Иногда в одиннадцать часов Огюст, заметив под дверью свет, стучался к соседу перед тем, как идти спать. Флоран несколько нетерпеливо отворял ему. Подмастерье-колбасник усаживался, грелся у огня, говорил мало, никогда не объясняя, зачем он пришел, и все время не спускал глаз с фотографии, где они с Огюстиной, оба такие расфранченные, были сняты, держась за руки. Флоран наконец понял, что молодому человеку просто приятно побыть в комнате, где раньше жила девушка. Однажды вечером Флоран с улыбкой спросил Огюста, верно ли он угадал.

– Да, пожалуй, – отвечал подмастерье, очень удивленный таким открытием. – Я никогда об этом не думал и приходил к вам, сам не зная почему… То-то бы посмеялась Огюстина, если бы ей об этом рассказать!.. Когда люди собираются вступить в брак, им уже не лезут в голову всякие глупости.

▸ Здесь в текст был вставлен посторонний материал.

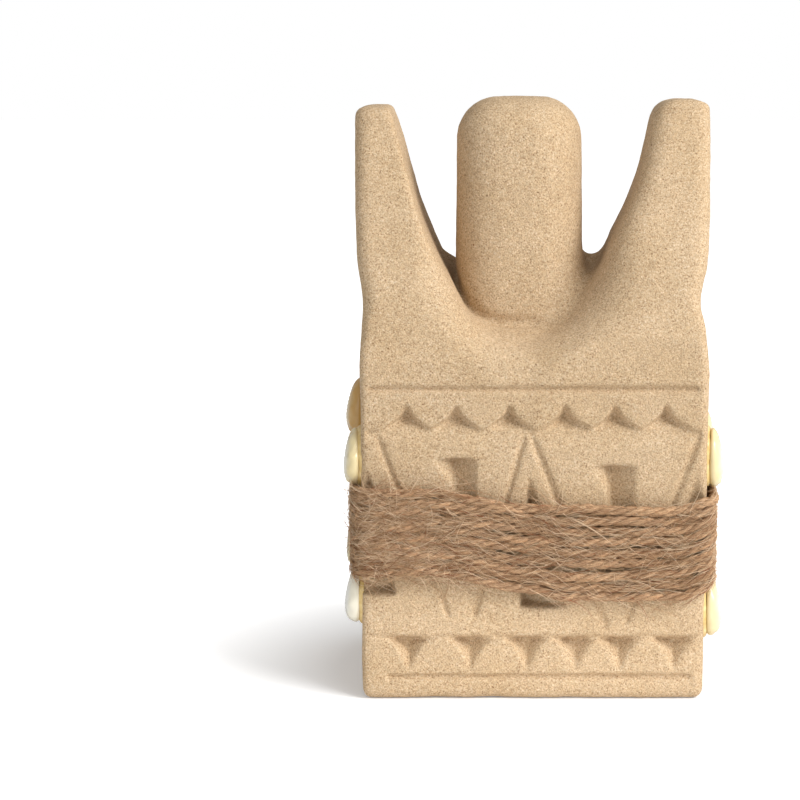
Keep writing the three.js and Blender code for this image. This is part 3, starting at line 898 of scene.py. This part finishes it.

Если Огюсту случалось разговориться, он обыкновенно распространялся о колбасной, которую мечтал открыть с Огюстиной в Плезансе. Он, по-видимому, заранее был так уверен в возможности устроить жизнь по своему вкусу, что Флоран проникся в конце концов чем-то вроде уважения к подмастерью, хотя в то же время эта самоуверенность раздражала его. Действительно, недалекий малый был по-своему сообразителен; он шел прямо к намеченной цели, и можно было думать, что Огюст достигнет ее без потрясений, в полнейшем блаженстве. В такие вечера Флоран уже не мог снова взяться за работу; он ложился спать недовольный и обретал духовное равновесие, только придя к такому выводу: «Но ведь этот Огюст – животное, и больше ничего!»